I patti parasociali sono disciplinati a livello normativo dagli articoli 2341 bis e 2341 ter del Codice Civile che ne stabiliscono gli obiettivi, i termini e la pubblicità.

Il Codice regolamenta i patti parasociali limitatamente alle società per azioni, ma possono essere stipulati anche in quelle a responsabilità limitata.

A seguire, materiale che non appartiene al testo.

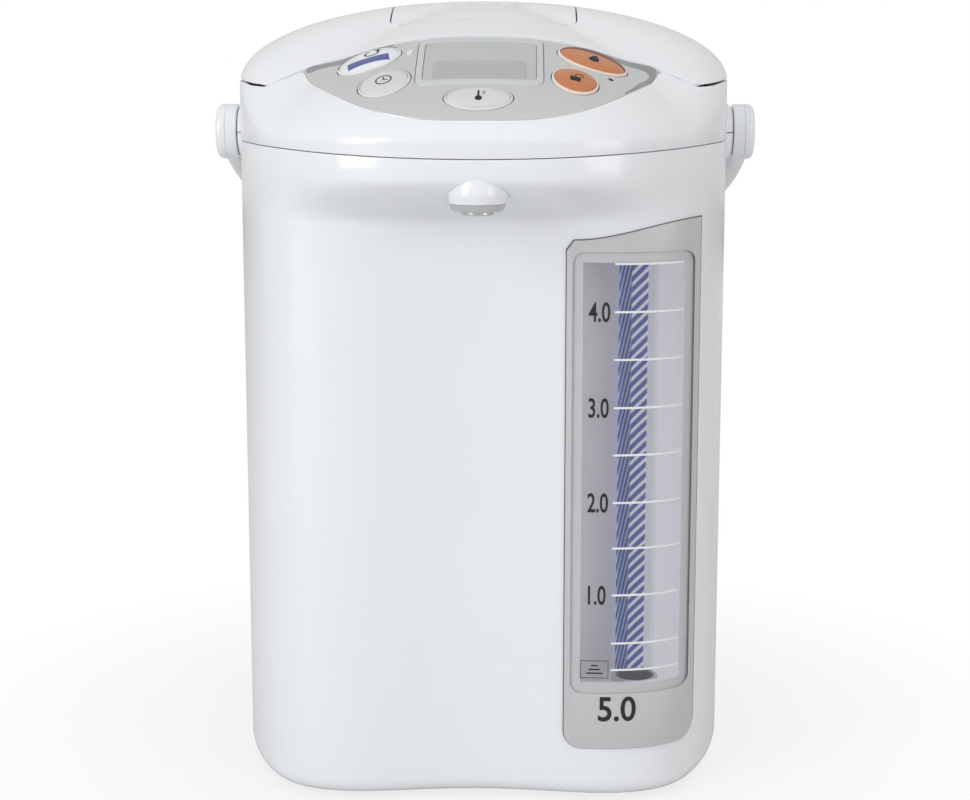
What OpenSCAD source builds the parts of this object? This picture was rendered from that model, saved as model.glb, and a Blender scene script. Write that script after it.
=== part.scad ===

La durata non può essere superiore a cinque anni (quelli di durata maggiore sono automaticamente riparametrati sulla base di questo limite temporale), ma possono essere rinnovati alla scadenza. 

Ma qual è il limite dei patti parasociali?

Il fatto che questi hanno valenza soltanto nei rapporti fra i soci che li hanno stipulati, non sono quindi opponibili alla società o a terzi.

Il socio quindi può disattendere “tranquillamente” l’impegno, rispondendo unicamente del proprio inadempimento.

Per questo motivo, spesso, vengono previste esplicitamente delle penali già quantificate, che naturalmente non risolvono il problema sostanziale, ma risarciscono, parzialmente s’intende, i soci “traditi” dal mancato rispetto del patto.

Ecco che allora, in un contesto del genere, il trust può essere uno strumento utile per superare questo tipo di problematica, creando un vincolo effettivo nella gestione societaria e nell’attuazione dell’accordo raggiunto fra i soci.

Questi dovrebbero trasferire le proprie partecipazioni al trustee, che a quel punto diventerebbe socio della società: ovviamente va vagliata preventivamente l’esistenza di clausole limitative della circolazione delle partecipazioni eventualmente contenute nello statuto societario.

Nell’atto istitutivo il trustee viene “impegnato” ad attuare il comportamento voluto dai disponenti-ex soci: ad esempio, se questo è il caso, l’esercizio (a quel punto necessariamente) uniforme dei diritti di voto nelle assemblee della società.

Naturalmente, in una fattispecie di questo tipo, va scelta con cura la figura del trustee, che deve avere le necessarie competenze, così come appare fondamentale il ruolo del guardiano, che deve vegliare sull’operato del trustee, dovendo prestare il proprio consenso nelle situazioni più delicate (ed individuate dall’atto istitutivo stesso).

Un trust che persegua questo tipo di finalità avrà una durata strettamente correlata a quella che è la volontà dei soci di rimanere reciprocamente “vincolati”, potendo quindi eccedere il termine quinquennale che, invece, abbiamo visto essere inderogabile quando vengono stipulati patti parasociali.

Alla cessazione del trust, le quote trasferite al trustee faranno il percorso inverso, venendo ritrasferite ai disponenti che acquisiranno nuovamente la qualifica di soci.

Sarà opportuno che l’atto istitutivo stabilisca a priori che cosa accada in caso di morte (o di incapacità) dei disponenti (se questi sono persone fisiche), individuando i soggetti ai quali le partecipazioni debbano essere trasferite (che non necessariamente debbono essere gli eredi).